At what point did you decide that you need to change the CEO, and how was the process?

We came to this decision when we realized we needed to expand our product strategy in favor of corporate clients. Initially, we focused on the hosting industry, but then realized that there is an immense ocean, which you can try to “dive into”. After this, we understood that the company would be very difficult to get into the corporate sector without the right person, with established contacts and experience. We already had a finished product, and to gain the necessary experience in sales in the corporate sector from scratch would cost us precious time. It was therefore decided to find a suitable person for this task who can quickly achieve our goals in business development in the corporate segment of the market for cloud services. A separate person was directly involved in the search,  HR who got the demands from investors and founders. After hearing all sides, we nominated John Derrick.
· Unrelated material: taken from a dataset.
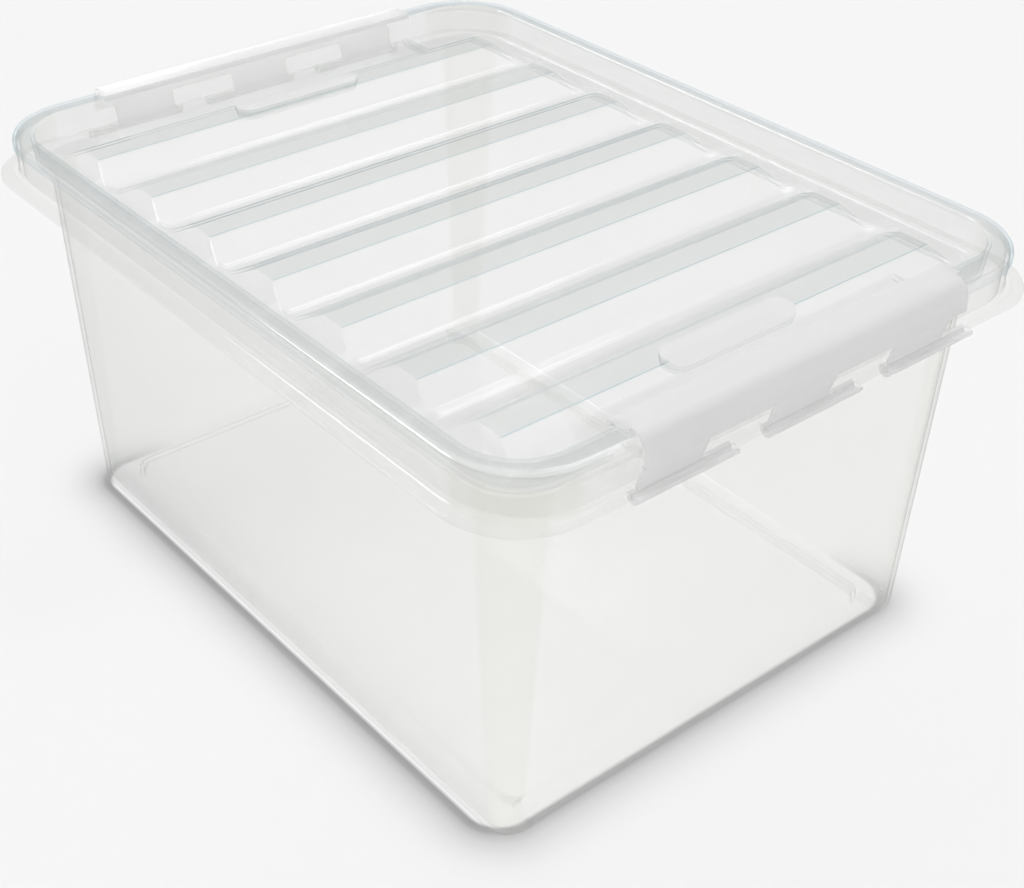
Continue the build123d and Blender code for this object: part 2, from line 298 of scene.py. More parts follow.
def skin_rings(builder, rings):
    """Quads between each pair of neighbouring rings. Returns the rings' vertices."""
    rows = [[builder.verts.new(point) for point in ring] for ring in rings]
    for lower, upper in zip(rows, rows[1:]):
        count = len(lower)
        for index in range(count):
            following = (index + 1) % count
            builder.faces.new((lower[index], lower[following], upper[following], upper[index]))
    return rows


def extruded(builder, outline, y_low, y_high, steps=1):
    """A closed XZ outline carried along Y, with both ends capped."""
    rows = []
    for step in range(steps + 1):
        y = y_low + (y_high - y_low) * step / steps
        rows.append([(x, y, z) for x, z in outline])
    rows = skin_rings(builder, rows)
    builder.faces.new(rows[0])
    builder.faces.new(list(reversed(rows[-1])))


def combine(obj, builder, name, operation):
    """Adds the shape in builder to obj, or cuts it out of obj."""
    tool = finished_object(name, builder, obj.data.materials[0])
    modifier = obj.modifiers.new(name, "BOOLEAN")
    modifier.operation = operation
    modifier.solver = "EXACT"
    modifier.use_self = operation == "UNION"
    modifier.object = tool
    apply_modifiers(obj)
    bpy.data.objects.remove(tool)


def apply_modifiers(obj):
    """Bakes an object's modifiers into its mesh."""
    depsgraph = bpy.context.evaluated_depsgraph_get()
    mesh = bpy.data.meshes.new_from_object(obj.evaluated_get(depsgraph))
    obj.modifiers.clear()
    mesh.set_sharp_from_angle(angle=math.radians(35))
    obj.data = mesh


def add_box(builder, x_range, y_range, z_range):
    """An axis-aligned box."""
    size = [high - low for low, high in (x_range, y_range, z_range)]
    centre = [(high + low) / 2 for low, high in (x_range, y_range, z_range)]
    place = Matrix.Translation(centre) @ Matrix.Diagonal((*size, 1))
    bmesh.ops.create_cube(builder, size=1, matrix=place)


# ---------------------------------------------------------------- materials
def node_material(name):
    """A material with an empty node tree and its output."""
    material = bpy.data.materials.new(name)
    material.use_nodes = True
    nodes = material.node_tree.nodes
    nodes.clear()
    output = nodes.new("ShaderNodeOutputMaterial")
    return material, nodes, material.node_tree.links, output


def add_flow_waviness(nodes, links, shader, scale, distance):
    """The faint unevenness that a moulded plastic surface shows in its reflections."""
    coordinates = nodes.new("ShaderNodeTexCoord")
    noise = nodes.new("ShaderNodeTexNoise")
    noise.inputs["Scale"].default_value = scale
    noise.inputs["Detail"].default_value = 2.0
    bump = nodes.new("ShaderNodeBump")
    bump.inputs["Strength"].default_value = 0.25
    bump.inputs["Distance"].default_value = distance
    links.new(coordinates.outputs["Object"], noise.inputs["Vector"])
    links.new(noise.outputs["Fac"], bump.inputs["Height"])
    links.new(bump.outputs["Normal"], shader.inputs["Normal"])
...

Was it difficult to leave the position?

No, because I always knew that I would bring the company up to a certain stage and eventually give control to someone else. It was rather difficult to find the right person, because the project has its own specifics. In general, the search was not an easy task, but I believe that we have found the right person.

Now you have an experienced CEO, investors and consultants. How do you plan to move on?

We came to that strategy, which was originally founded in our product. We compete with global companies such as RedHat, VMware, Amazon, Google, Microsoft and others. In some places, we are ahead of them, some are lagging behind. Our main advantage is now in technology.  We are far ahead of similar products in a number of functional capabilities. While the weak link remains – the question of finance allocated for international marketing. Despite this, Jelastic is actively growing because of the quality of the product, that sells itself.